Rep. Jose Enrique Garcia III of Bataan’s 2nd district cited the heroic deeds and patriotism of the veterans.

Speaking before the veterans and their relatives, guests and local officials, Garcia said the Congressional Gold Medal is a “much deserved and long awaited recognition of bravery and valor of our Filipino World War II veterans.”

He said the medal recognizes what veteran-heroes have sacrificed during the war.

“But more importantly, this medal symbolizes and acclaims their indelible contribution in keeping the flame of freedom burning brightly,” Garcia said.

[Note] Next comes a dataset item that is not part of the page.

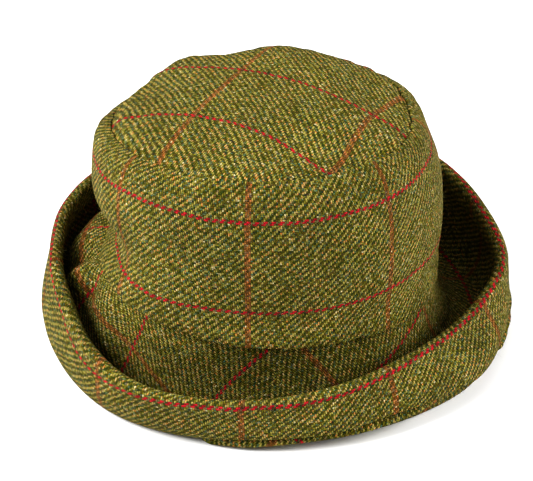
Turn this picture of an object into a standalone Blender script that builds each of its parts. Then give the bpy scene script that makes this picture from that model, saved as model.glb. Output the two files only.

Bataan provincial board member Jose Villapando Sr. commended the “gallantry and patriotic exploits of Filipino-American soldiers during World War 2.”

Villapando also pushed for an educational program to enrich the knowledge of the youth about the Second World War.

For his part, Bataan Gov. Albert Raymond Garcia cited Mount Samat National Shrine as one of the tourism zones in the country.

Few survivors

About 5,000 World War II veterans are living and their number is dwindling.

Due to deteriorating health, an average of 295 veterans die every month, the PVAO said as it provides support for their welfare and families.

The PVAO is managing the pension accounts of nearly 160,000 veterans of World War II, Korean and Vietnam wars and the dependents of deceased or totally disabled veterans.

Interior Secretary Eduardo Año, who represented President Duterte at the commemoration, told the audience of the President’s directive for the PVAO to speed up the processing of monthly pensions of veterans.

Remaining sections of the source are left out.